Among the lines of data below, reproduce only those from the one with "Continue the OpenSCAD" through the one with "# black felt, under the case and inside it", exactly as they stand, both ends included.

────────────────────

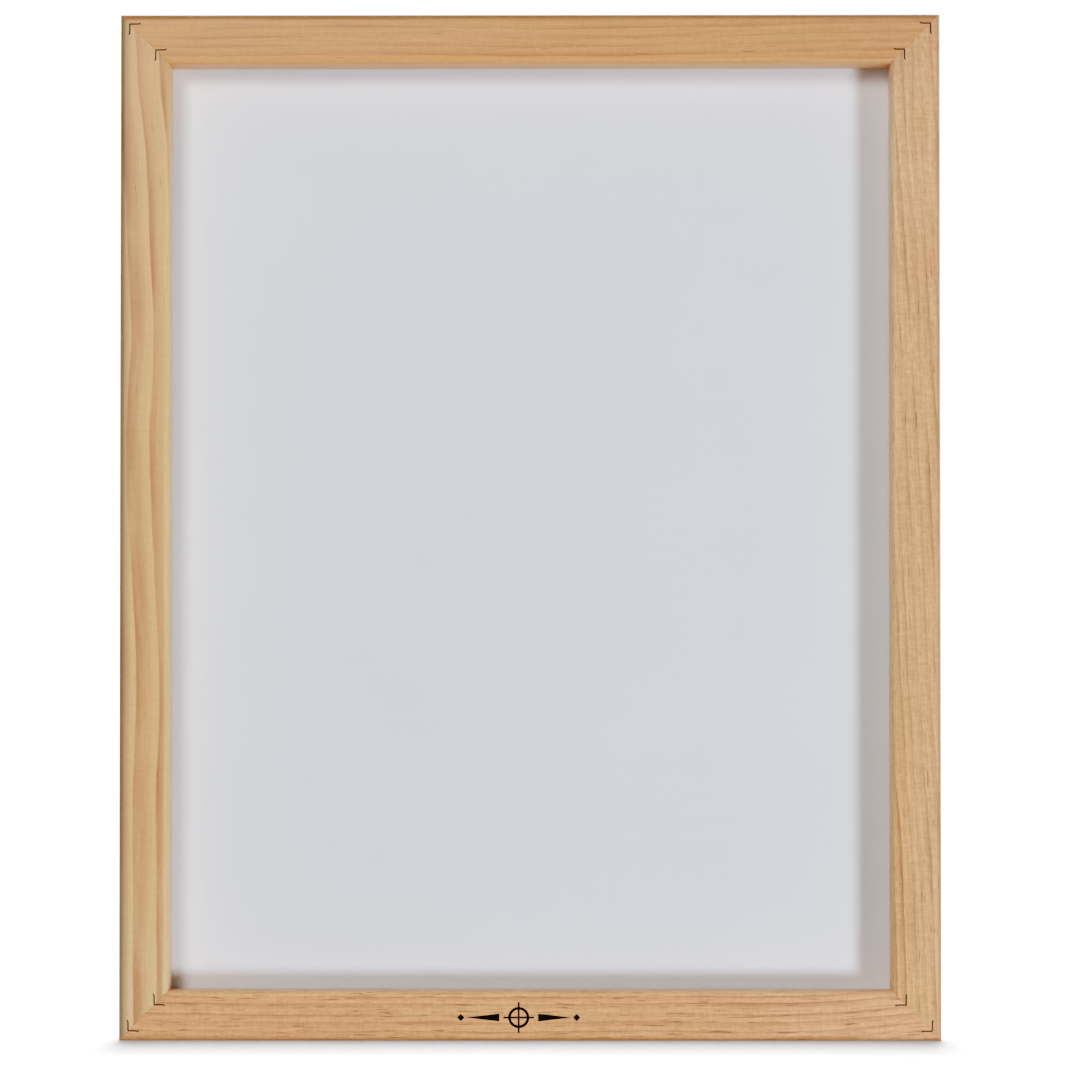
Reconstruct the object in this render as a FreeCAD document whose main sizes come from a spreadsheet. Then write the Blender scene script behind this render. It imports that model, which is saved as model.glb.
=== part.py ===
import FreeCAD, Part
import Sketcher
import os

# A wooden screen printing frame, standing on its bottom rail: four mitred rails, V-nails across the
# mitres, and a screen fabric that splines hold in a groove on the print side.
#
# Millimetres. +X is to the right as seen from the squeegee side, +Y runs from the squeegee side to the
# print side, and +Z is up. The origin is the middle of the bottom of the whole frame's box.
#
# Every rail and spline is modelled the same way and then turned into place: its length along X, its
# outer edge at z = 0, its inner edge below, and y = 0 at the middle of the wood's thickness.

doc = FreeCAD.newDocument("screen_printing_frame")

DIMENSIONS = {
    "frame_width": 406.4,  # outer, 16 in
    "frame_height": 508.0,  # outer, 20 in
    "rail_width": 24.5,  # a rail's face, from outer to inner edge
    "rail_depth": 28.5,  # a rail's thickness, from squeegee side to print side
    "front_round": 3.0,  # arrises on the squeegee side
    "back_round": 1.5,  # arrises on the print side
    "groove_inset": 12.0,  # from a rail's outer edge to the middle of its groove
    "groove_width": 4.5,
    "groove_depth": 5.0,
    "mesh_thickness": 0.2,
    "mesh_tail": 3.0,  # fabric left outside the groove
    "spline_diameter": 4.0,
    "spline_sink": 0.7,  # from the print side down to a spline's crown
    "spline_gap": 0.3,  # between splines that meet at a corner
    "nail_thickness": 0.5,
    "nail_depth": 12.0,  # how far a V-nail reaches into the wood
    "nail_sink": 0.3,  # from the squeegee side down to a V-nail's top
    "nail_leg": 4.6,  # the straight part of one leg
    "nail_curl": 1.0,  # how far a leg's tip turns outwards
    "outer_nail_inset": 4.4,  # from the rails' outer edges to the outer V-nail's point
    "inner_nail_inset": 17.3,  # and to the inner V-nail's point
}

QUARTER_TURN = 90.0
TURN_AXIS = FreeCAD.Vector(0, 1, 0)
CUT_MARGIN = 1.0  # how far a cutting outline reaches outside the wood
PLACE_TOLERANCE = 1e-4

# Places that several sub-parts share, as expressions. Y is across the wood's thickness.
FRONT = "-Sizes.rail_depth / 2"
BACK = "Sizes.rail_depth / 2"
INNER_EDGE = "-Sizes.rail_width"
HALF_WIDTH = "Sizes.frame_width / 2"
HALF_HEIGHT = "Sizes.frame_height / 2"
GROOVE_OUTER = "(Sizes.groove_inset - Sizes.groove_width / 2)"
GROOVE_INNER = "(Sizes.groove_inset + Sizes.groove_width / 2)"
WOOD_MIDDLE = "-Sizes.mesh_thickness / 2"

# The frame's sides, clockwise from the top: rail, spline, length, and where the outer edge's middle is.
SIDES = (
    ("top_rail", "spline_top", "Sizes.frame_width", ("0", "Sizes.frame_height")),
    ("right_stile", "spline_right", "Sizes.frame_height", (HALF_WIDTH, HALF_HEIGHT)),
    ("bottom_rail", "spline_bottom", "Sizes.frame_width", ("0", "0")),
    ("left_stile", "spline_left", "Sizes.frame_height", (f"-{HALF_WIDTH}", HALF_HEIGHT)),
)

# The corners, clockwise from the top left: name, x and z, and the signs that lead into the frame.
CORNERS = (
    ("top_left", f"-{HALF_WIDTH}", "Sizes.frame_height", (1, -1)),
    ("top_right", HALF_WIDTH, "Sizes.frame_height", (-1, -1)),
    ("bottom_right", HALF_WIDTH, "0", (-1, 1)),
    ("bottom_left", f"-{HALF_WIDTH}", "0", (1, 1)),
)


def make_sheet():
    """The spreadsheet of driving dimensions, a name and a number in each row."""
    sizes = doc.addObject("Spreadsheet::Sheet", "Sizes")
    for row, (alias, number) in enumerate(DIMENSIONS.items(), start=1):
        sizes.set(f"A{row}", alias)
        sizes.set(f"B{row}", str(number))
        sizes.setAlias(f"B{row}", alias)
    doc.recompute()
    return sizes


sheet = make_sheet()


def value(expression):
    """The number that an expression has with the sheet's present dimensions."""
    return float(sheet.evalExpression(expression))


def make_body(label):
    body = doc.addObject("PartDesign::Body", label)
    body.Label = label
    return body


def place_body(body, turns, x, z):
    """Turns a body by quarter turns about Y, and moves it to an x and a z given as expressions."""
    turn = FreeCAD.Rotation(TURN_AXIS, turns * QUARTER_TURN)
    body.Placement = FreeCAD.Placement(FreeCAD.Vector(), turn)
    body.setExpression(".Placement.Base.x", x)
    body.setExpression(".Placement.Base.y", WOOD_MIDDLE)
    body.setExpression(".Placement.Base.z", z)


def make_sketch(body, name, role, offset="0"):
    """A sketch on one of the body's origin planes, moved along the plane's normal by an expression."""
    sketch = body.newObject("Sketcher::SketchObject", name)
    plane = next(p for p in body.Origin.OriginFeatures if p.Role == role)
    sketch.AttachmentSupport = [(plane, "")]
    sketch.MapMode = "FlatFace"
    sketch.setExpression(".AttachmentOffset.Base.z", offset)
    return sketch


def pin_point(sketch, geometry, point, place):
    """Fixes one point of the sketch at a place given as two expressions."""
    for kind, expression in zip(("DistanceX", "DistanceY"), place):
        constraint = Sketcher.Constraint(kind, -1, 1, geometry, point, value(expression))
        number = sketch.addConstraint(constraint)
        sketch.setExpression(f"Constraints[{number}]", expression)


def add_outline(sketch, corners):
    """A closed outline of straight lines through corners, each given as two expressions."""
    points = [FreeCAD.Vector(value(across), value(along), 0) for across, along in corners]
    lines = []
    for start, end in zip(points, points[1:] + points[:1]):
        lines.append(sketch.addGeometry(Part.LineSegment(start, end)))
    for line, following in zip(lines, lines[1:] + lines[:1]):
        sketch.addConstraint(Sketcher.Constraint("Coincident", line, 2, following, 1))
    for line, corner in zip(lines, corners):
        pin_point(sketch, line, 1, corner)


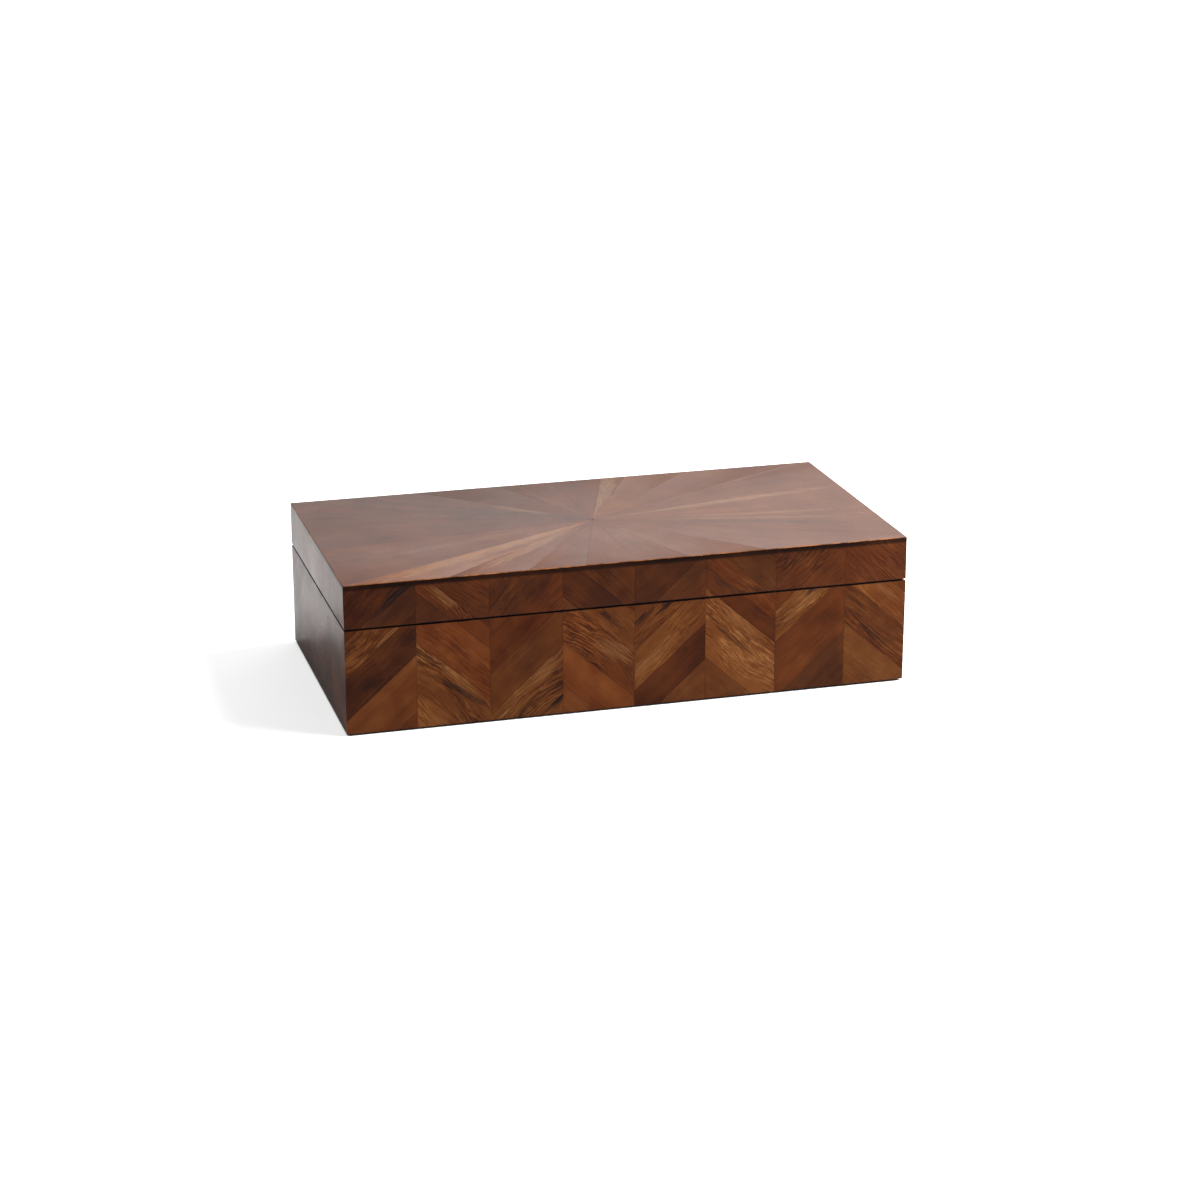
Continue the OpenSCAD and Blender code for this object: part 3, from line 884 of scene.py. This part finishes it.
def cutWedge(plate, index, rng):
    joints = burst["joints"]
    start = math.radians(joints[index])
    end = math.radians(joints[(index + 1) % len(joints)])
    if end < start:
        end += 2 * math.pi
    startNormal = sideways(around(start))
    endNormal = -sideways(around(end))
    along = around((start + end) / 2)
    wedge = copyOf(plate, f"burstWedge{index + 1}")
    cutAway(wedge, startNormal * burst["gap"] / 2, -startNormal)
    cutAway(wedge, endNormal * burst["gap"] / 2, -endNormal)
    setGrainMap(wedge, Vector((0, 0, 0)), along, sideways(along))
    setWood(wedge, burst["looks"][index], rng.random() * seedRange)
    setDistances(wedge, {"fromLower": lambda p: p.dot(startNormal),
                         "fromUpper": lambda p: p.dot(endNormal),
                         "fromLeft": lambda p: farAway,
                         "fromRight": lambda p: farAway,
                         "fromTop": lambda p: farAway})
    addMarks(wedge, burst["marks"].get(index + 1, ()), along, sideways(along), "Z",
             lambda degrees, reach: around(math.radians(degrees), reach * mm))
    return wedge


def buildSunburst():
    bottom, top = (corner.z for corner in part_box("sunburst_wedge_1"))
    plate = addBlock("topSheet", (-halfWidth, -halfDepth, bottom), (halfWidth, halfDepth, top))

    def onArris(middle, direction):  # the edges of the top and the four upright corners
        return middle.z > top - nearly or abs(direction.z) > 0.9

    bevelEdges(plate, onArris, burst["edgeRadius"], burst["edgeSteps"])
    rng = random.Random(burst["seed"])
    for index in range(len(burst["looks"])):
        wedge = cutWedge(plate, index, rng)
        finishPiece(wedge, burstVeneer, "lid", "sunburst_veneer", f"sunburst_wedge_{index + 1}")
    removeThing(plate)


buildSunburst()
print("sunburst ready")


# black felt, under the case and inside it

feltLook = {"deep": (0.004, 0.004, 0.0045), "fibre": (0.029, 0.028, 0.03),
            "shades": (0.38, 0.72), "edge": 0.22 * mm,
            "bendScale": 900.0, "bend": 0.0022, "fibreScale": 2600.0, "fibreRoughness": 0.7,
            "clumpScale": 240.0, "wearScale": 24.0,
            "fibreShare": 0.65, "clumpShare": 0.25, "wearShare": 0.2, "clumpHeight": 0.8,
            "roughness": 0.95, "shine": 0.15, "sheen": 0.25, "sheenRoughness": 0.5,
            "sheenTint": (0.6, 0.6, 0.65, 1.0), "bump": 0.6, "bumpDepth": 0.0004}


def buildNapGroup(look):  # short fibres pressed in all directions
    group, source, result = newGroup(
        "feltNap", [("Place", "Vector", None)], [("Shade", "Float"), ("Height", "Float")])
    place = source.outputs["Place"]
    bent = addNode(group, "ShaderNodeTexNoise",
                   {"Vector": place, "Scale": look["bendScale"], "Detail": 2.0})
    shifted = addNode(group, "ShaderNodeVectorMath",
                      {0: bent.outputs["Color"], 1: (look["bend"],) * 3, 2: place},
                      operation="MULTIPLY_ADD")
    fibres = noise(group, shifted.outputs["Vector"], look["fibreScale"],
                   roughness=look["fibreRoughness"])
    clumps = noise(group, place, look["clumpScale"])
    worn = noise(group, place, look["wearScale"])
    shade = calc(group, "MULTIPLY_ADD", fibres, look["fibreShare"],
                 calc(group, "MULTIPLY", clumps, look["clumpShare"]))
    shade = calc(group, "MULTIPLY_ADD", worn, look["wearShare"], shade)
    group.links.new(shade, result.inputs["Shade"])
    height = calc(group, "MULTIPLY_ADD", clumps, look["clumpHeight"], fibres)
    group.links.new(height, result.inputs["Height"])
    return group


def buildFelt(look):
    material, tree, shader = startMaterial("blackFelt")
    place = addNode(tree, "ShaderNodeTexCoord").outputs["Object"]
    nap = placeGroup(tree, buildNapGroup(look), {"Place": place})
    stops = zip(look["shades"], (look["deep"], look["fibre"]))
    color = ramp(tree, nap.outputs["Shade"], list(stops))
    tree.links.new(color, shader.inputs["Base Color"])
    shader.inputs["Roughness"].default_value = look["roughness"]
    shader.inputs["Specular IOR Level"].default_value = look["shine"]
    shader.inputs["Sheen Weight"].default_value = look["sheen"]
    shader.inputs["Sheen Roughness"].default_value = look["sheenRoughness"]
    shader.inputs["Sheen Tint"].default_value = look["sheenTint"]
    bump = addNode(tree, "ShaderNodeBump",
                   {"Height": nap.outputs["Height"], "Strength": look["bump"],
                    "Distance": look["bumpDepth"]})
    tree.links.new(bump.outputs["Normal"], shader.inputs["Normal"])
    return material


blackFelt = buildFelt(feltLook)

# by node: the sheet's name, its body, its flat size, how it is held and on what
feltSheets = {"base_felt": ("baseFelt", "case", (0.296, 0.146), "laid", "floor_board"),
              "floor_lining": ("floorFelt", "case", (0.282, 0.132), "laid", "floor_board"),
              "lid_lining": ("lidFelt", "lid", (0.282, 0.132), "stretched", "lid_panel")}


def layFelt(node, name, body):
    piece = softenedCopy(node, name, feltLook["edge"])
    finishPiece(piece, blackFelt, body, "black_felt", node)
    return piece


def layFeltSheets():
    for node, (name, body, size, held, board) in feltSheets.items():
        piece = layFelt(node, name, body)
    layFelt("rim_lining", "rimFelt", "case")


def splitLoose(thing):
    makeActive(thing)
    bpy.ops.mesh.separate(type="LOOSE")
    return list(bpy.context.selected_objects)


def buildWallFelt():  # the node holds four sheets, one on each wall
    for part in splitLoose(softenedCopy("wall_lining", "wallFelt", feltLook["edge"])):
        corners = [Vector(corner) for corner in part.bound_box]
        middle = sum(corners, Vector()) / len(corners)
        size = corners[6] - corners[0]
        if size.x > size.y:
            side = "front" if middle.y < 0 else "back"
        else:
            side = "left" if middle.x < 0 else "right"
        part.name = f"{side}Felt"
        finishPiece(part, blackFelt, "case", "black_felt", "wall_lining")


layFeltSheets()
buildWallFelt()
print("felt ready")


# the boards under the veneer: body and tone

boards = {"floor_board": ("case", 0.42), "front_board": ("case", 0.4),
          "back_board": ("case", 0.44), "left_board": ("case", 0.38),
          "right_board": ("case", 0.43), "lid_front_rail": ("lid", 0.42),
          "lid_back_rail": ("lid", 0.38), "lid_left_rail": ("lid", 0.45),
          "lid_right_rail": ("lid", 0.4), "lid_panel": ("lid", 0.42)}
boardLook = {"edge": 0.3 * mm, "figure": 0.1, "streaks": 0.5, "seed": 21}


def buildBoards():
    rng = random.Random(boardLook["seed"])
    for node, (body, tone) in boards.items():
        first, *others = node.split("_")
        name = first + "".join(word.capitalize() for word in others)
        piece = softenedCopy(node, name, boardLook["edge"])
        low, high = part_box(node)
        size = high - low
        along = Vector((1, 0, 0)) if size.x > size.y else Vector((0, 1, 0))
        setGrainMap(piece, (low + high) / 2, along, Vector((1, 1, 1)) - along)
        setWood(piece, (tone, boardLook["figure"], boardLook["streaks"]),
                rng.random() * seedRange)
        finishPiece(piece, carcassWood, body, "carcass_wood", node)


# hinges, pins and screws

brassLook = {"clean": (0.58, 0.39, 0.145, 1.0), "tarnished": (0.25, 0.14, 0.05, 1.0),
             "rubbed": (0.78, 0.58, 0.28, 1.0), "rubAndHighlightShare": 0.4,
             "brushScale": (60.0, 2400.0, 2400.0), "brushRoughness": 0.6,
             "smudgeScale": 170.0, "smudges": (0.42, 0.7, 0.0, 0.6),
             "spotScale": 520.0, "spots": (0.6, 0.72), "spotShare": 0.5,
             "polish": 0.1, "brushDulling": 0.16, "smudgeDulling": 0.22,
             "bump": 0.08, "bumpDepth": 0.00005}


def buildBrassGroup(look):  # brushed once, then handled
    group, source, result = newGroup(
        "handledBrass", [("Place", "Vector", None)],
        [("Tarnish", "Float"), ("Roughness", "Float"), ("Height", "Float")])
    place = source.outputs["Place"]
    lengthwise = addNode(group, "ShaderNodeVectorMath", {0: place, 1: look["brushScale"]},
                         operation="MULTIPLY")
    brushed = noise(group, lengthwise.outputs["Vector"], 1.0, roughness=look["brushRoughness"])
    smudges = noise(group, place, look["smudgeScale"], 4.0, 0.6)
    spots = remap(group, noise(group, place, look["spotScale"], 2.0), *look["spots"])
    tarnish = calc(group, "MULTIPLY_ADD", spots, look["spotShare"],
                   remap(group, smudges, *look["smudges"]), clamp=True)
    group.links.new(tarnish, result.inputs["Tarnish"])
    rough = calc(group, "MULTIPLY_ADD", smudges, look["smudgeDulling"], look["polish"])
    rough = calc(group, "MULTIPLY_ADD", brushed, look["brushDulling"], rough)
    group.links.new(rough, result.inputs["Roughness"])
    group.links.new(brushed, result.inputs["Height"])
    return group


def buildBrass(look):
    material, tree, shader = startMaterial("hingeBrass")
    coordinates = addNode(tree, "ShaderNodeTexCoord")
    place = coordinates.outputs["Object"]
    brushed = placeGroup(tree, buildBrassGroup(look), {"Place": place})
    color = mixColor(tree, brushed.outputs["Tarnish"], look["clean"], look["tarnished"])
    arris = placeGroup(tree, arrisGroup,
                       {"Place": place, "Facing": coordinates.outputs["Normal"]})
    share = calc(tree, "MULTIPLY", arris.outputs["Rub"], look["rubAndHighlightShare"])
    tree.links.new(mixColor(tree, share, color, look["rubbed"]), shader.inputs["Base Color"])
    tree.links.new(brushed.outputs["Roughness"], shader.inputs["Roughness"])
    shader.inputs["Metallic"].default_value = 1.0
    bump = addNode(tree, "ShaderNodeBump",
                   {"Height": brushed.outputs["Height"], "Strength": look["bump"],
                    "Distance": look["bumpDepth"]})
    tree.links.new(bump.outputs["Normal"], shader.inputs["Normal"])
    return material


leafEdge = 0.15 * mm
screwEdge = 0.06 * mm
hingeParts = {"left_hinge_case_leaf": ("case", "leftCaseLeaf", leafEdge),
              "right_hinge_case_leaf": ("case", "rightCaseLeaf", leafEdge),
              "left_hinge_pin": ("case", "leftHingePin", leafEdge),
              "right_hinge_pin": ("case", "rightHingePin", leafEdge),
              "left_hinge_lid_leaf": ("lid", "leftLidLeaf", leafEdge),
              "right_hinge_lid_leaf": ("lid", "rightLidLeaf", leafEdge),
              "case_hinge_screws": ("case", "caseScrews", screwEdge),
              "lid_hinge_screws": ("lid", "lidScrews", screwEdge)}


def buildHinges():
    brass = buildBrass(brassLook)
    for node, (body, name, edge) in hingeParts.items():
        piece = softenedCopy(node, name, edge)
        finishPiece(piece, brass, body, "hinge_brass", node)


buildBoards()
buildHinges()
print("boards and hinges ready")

────────────────────

*Answer in full:*
Continue the OpenSCAD and Blender code for this object: part 3, from line 884 of scene.py. This part finishes it.
def cutWedge(plate, index, rng):
    joints = burst["joints"]
    start = math.radians(joints[index])
    end = math.radians(joints[(index + 1) % len(joints)])
    if end < start:
        end += 2 * math.pi
    startNormal = sideways(around(start))
    endNormal = -sideways(around(end))
    along = around((start + end) / 2)
    wedge = copyOf(plate, f"burstWedge{index + 1}")
    cutAway(wedge, startNormal * burst["gap"] / 2, -startNormal)
    cutAway(wedge, endNormal * burst["gap"] / 2, -endNormal)
    setGrainMap(wedge, Vector((0, 0, 0)), along, sideways(along))
    setWood(wedge, burst["looks"][index], rng.random() * seedRange)
    setDistances(wedge, {"fromLower": lambda p: p.dot(startNormal),
                         "fromUpper": lambda p: p.dot(endNormal),
                         "fromLeft": lambda p: farAway,
                         "fromRight": lambda p: farAway,
                         "fromTop": lambda p: farAway})
    addMarks(wedge, burst["marks"].get(index + 1, ()), along, sideways(along), "Z",
             lambda degrees, reach: around(math.radians(degrees), reach * mm))
    return wedge


def buildSunburst():
    bottom, top = (corner.z for corner in part_box("sunburst_wedge_1"))
    plate = addBlock("topSheet", (-halfWidth, -halfDepth, bottom), (halfWidth, halfDepth, top))

    def onArris(middle, direction):  # the edges of the top and the four upright corners
        return middle.z > top - nearly or abs(direction.z) > 0.9

    bevelEdges(plate, onArris, burst["edgeRadius"], burst["edgeSteps"])
    rng = random.Random(burst["seed"])
    for index in range(len(burst["looks"])):
        wedge = cutWedge(plate, index, rng)
        finishPiece(wedge, burstVeneer, "lid", "sunburst_veneer", f"sunburst_wedge_{index + 1}")
    removeThing(plate)


buildSunburst()
print("sunburst ready")


# black felt, under the case and inside it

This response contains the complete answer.